The Air Force plans to procure over 2,000 fighters in the coming 20 years (276 F/A-22s, 1,763 F-35s). With legacy planes, that implies a force not too different from today’s. With new programs like SBR, E-10, RTIP, and others, how many of these fighters can DoD really afford? And with better targeting information from net-centric systems, how many will DoD really need?
Second, and most intriguingly, aircraft themselves are feeling the impact of net-centrism. When the real value is in the network, and the information conveyed between external sensors and precise munitions, the virtues of a particular platform matter much less.
Look at the Navy MMA contest, won by Boeing in June. Lockheed’s P-3, a superb purpose-built design, will exit the stage after five decades of service. Boeing claims that one of their bid’s strengths was its emphasis on connectivity with other sensors and systems. The 737 may have also won because it offers logistical advantages over the P-3, but then again, 15 years ago, the Navy considered and rejected a weaponized jetliner for the maritime patrol mission. What changed to make the idea attractive? Does net-centric warfare make an aircraft’s design less relevant to its overall effectiveness, thereby making generic airframes more useful? Is the next step the long-awaited use of a generic transport airframe as a long-range “arsenal aircraft” strike platform?
This leads to the third way net-centrism is transforming aircraft—it changes the look of aviation companies. It promotes horizontal organizations because they maximize “best value” subcontracts and encourage intra-company cooperation. A recent visit to Boeing’s cross-divisional Integration Center convinced me that it represented the future. (I thought the same thing after I saw the first Segway scooter so perhaps I’m just highly impressionable. But this time I think it’s for real.) In fact, even during an annus horribilus that would elicit sympathy cards from the House of Windsor, Boeing did very well in booking new business. The IDS unit booked $51 billion last year. With MMA and other wins, 2004 looks strong too. All this for a company that looks set to exit the manned fighter business by 2014.
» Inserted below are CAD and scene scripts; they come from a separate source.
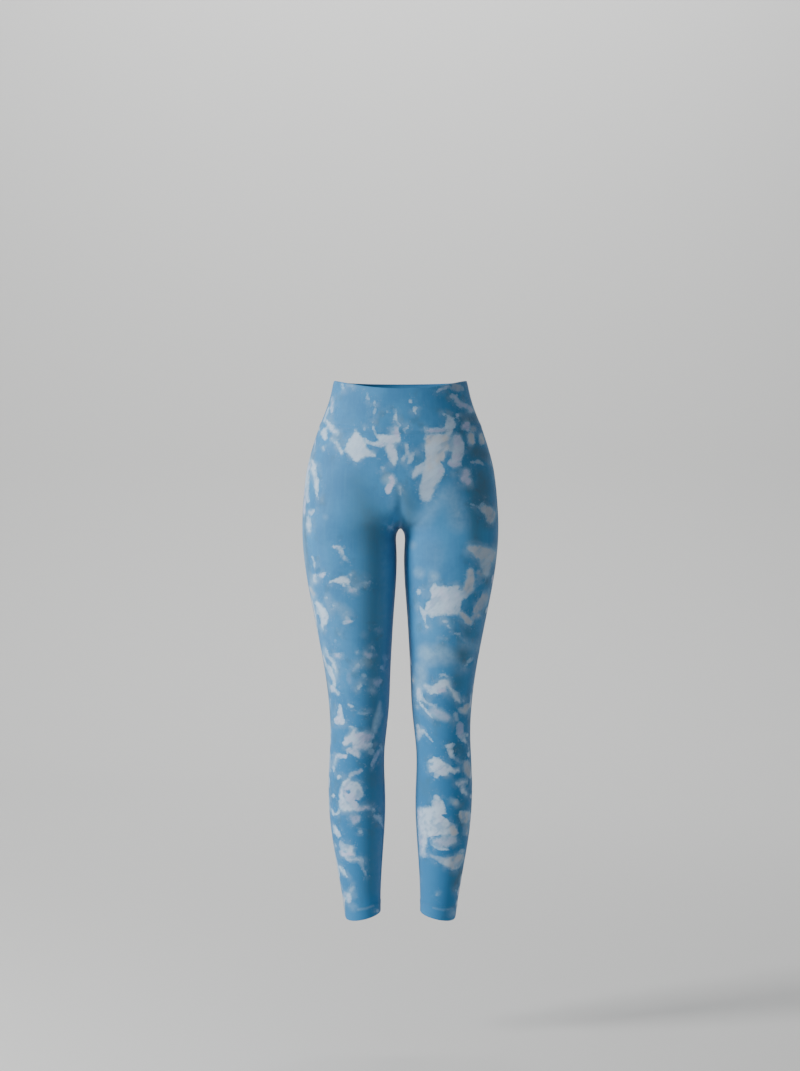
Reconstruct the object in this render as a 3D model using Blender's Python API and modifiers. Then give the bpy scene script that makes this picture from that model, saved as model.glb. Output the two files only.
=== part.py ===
"""Full-length stretch leggings with a high waistband, in the hollow form in which they are worn.

Metres, +Z up. The front faces -Y and the wearer's left leg is at +X. The origin is the middle of
the waist, level with the top edge at the side seams, where the wearer holds the garment.

The cloth lies on one smooth surface. Its cage has a row of points for each section of the body,
from the waist to the hems. Above the crotch a row runs round half of the trunk, from the centre
front by the side to the centre back. Below it a row is the ring of one leg, from the inseam by
the front, the side and the back to the inseam again.
"""

import math
from collections import namedtuple

import bmesh
import bpy
from mathutils import Vector

# Cloth and seams.
BODY_WALL = 0.0012
BAND_WALL = 0.0024  # the waistband is double
HEM_WALL = 0.0018  # the turned-up hem is double too
HEM_HEIGHT = -0.927  # the hem is sewn down along this row
SEAM_GAP = 0.0003

# The cage.
COLUMNS = 16  # strips round one half, from the centre front or inseam to the centre back or inseam
SMOOTHING = 1  # levels of subdivision

BLUE = (0.085, 0.255, 0.405, 1.0)
PALE_BLUE = (0.115, 0.300, 0.455, 1.0)
CLOTH_ROUGHNESS = 0.8

# One row for each section, at real size:
#   side                  height at the side seam
#   front_end, back_end   heights at the centre front and centre back, or at the inseam
#   pitch                 how far the row falls at the front of a leg and rises at its back
#   curl                  0 is the trunk's half outline, 1 is the closed ring of a leg
#   inner, middle, outer  across: a leg's inner side, the outline's centre and its outer side
#   front, back           the foremost and hindmost places
#   square                2 is an ellipse, and more is fuller at its corners
#   crowd                 1 spaces the points evenly, and more crowds them towards the ends
#   turn                  degrees by which the inseam lies forward on the inner side
Section = namedtuple(
    "Section",
    "side front_end back_end pitch curl inner middle outer front back square crowd turn",
)
BAND_SECTIONS = [
    Section(0.000, -0.018, 0.000, 0, 0.00, 0, 0.000, 0.1182, -0.0850, 0.0850, 2.10, 1.25, 0),
    Section(-0.030, -0.046, -0.029, 0, 0.00, 0, 0.000, 0.1245, -0.0910, 0.0900, 2.15, 1.25, 0),
    Section(-0.058, -0.074, -0.057, 0, 0.00, 0, 0.000, 0.1340, -0.0960, 0.0960, 2.21, 1.25, 0),
    Section(-0.0825, -0.0996, -0.083, 0, 0.00, 0, 0.000, 0.1442, -0.0990, 0.1020, 2.28, 1.25, 0),
]
BODY_SECTIONS = [
    Section(-0.114, -0.134, -0.120, 0, 0.00, 0, 0.000, 0.1545, -0.1000, 0.1085, 2.37, 1.25, 0),
    Section(-0.147, -0.170, -0.161, 0, 0.04, 0, 0.007, 0.1638, -0.0995, 0.1135, 2.43, 1.25, 0),
    Section(-0.178, -0.203, -0.200, 0, 0.15, 0, 0.024, 0.1690, -0.0980, 0.1155, 2.45, 1.25, 0),
    Section(-0.205, -0.230, -0.230, 0, 0.33, 0.001, 0.046, 0.1716, -0.0960, 0.1140, 2.45, 1.2, 0),
    Section(-0.227, -0.2475, -0.2485, 0, 0.55, 0.003, 0.064, 0.1731, -0.0942, 0.1095, 2.44, 1.15, 0),
    Section(-0.245, -0.2575, -0.258, 0, 0.80, 0.005, 0.0765, 0.1739, -0.0928, 0.1048, 2.42, 1.08, 0),
    Section(-0.262, -0.2616, -0.2616, 0, 1, 0.006, 0.084, 0.1740, -0.0914, 0.0996, 2.40, 1.03, 0),
    Section(-0.284, -0.274, -0.274, 0, 1, 0.0062, 0.087, 0.1732, -0.0900, 0.0938, 2.38, 1, 0),
    Section(-0.313, -0.302, -0.302, 0, 1, 0.0063, 0.0875, 0.1705, -0.0885, 0.0870, 2.33, 1, 0),
    Section(-0.355, -0.348, -0.348, 0, 1, 0.0072, 0.086, 0.1645, -0.0860, 0.0790, 2.24, 1, 0),
    Section(-0.408, -0.404, -0.404, 0, 1, 0.0115, 0.083, 0.1540, -0.0825, 0.0725, 2.14, 1, 1),
    Section(-0.464, -0.462, -0.462, 0, 1, 0.0150, 0.079, 0.1428, -0.0780, 0.0665, 2.08, 1, 3),
    Section(-0.520, -0.520, -0.520, 0, 1, 0.0180, 0.075, 0.1325, -0.0725, 0.0610, 2.05, 1, 5),
    Section(-0.570, -0.570, -0.570, 0, 1, 0.0195, 0.073, 0.1265, -0.0670, 0.0560, 2.05, 1, 8),
    Section(-0.616, -0.616, -0.616, 0, 1, 0.0240, 0.074, 0.1237, -0.0610, 0.0525, 2.05, 1, 11),
    Section(-0.660, -0.660, -0.660, 0, 1, 0.0285, 0.077, 0.1250, -0.0550, 0.0545, 2.05, 1, 14),
    Section(-0.705, -0.705, -0.705, 0, 1, 0.0278, 0.077, 0.1272, -0.0500, 0.0600, 2.05, 1, 17),
    Section(-0.750, -0.750, -0.750, 0, 1, 0.0264, 0.0765, 0.1268, -0.0460, 0.0630, 2.05, 1, 18),
    Section(-0.800, -0.800, -0.800, 0, 1, 0.0284, 0.0755, 0.1225, -0.0420, 0.0580, 2.05, 1, 18),
    Section(-0.850, -0.850, -0.850, 0, 1, 0.0320, 0.073, 0.1140, -0.0390, 0.0490, 2.05, 1, 17),
    Section(-0.895, -0.892, -0.892, 0.001, 1, 0.0343, 0.070, 0.1060, -0.0370, 0.0410, 2.05, 1, 16),
    Section(-0.931, -0.923, -0.923, 0.003, 1, 0.0352, 0.0676, 0.1000, -0.0360, 0.0380, 2.05, 1, 15),
    Section(-0.951, -0.941, -0.941, 0.005, 1, 0.0352, 0.0662, 0.0972, -0.0360, 0.0380, 2.05, 1, 15),
]
CROTCH_HEIGHT = -0.2616  # sections whose ends lie no lower than this meet those of the other half
DRAWING_IN = 8  # how narrowly their ends are drawn to the middle line

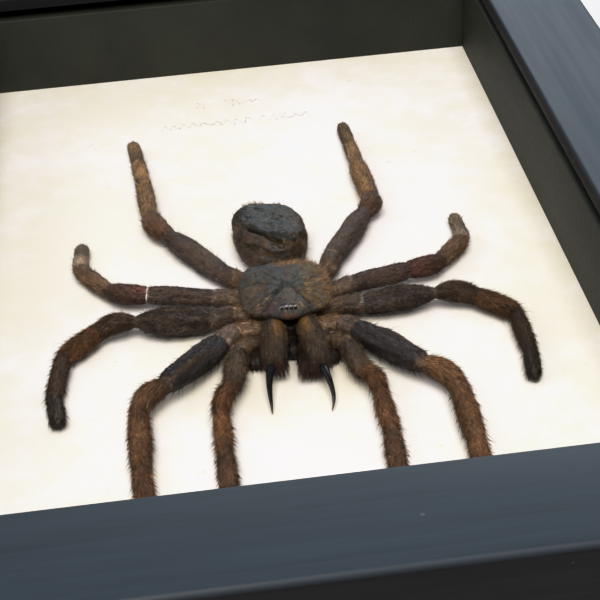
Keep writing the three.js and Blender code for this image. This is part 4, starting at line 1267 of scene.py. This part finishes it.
shellTones = {"slate": tone(60, 61, 59), "warmSlate": tone(80, 64, 56), "ochre": tone(130, 102, 60),
              "speck": tone(184, 156, 104), "bruise": tone(70, 56, 58), "shadedCrease": tone(30, 24, 22),
              "furrow": tone(48, 38, 32), "rim": tone(104, 78, 50), "lids": tone(190, 182, 188),
              "front": tone(88, 62, 44), "coat": tone(84, 74, 60), "goldenCoat": tone(140, 114, 72),
              "mane": tone(186, 144, 98), "eyes": tone(12, 12, 14)}


def carapaceHeight(x, v, share):     # mm over the margin, x and v from the shield's middle
    forward = np.maximum(v, 0)
    groove = bell(np.abs(x) - 0.6 - 0.72 * forward, 0.7) * smooth(-1.5, 1.0, v) * (1 - share ** 10)
    inside = smooth(1.0 + 0.76 * forward, 0.2 + 0.64 * forward, np.abs(x)) * smooth(-1, 2.5, v)
    head = (carapace["headLift"] * smooth(-1, 6, v) * np.exp(-(x / 6.2) ** 4)
            + 0.7 * inside * (1 - share ** 12))
    mound = 0.6 * bell(np.hypot((x - eyes["mound"][0]) / 1.3, v - eyes["mound"][1]), 1.3)
    dimple = 0.5 * bell(np.hypot(x, v + 0.6), 1.1)
    bumps = mound - dimple - 1.3 * groove
    lift = carapace["frontLift"] * smooth(3.5, 10, v)
    return carapace["rim"] + carapace["dome"] * (1 - share ** 2.2) + head + bumps * (1 - share ** 14) + lift


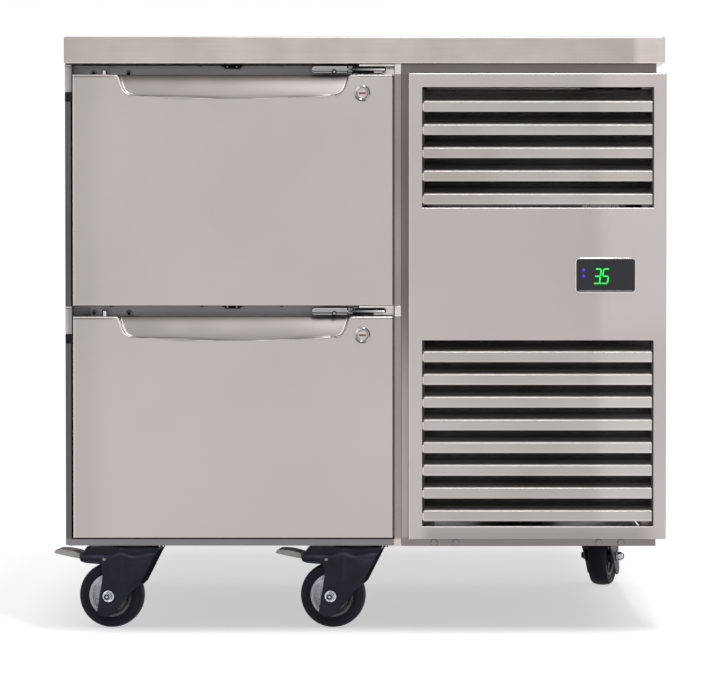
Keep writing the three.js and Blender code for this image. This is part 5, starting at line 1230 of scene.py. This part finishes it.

But most of all, net-centric corporate strategies offer companies a chance to reinvent themselves. After decades of airframe success, Northrop and Grumman fell from grace in the early 1990s as the A-6, F-14, B-2, and other airplane programs collapsed. The combined company, however, has done a great job reinventing itself as a net-centric battle manager, with no combat aircraft work to speak of. In fact, a little adversity is a good thing in this industry—Boeing’s net-centric success could be a direct result of the JSF loss. In the same way, the MMA loss will strengthen Lockheed Martin’s net-centric efforts.
Europe, mired in traditional bent metal programs like A400M, Eurofighter, Rafale, NH 90, Tiger, etc. has little hope of joining this net-centric business trend. Ironically, they are finally succeeding as airframers, only to find that the industry has moved on to greener pastures. However, Saab has a nifty net-centric demo room (showing elaborate links between cheerful Gripen fighters, adorable S340 early warning turboprops, and very friendly Ikea stores). Recent moves to form an EADS/Dassault/Sagem UAV alliance could presage some kind of joint move in this direction as well.
I was also going to talk about me. I can barely comprehend this net-centric stuff, and was routinely picked last by Donkey Kong teams in college. Am I destined to chronicle the declining importance of aircraft, as military planes get lost in networks and the civil stuff moves to Bangladesh? Perhaps I’ll just get a job hunting replicants, like that guy in Blade Runner.
Or perhaps I can just obliviously get back to work. And speaking of it, July’s supplement includes the annual Rotorcraft Overview, plus updates of the 747, ERJ 170/190, C-27, Learjet, L-39, CH-47, EC 120, Explorer, Dash 8, and Nimrod. Stay away from the robots.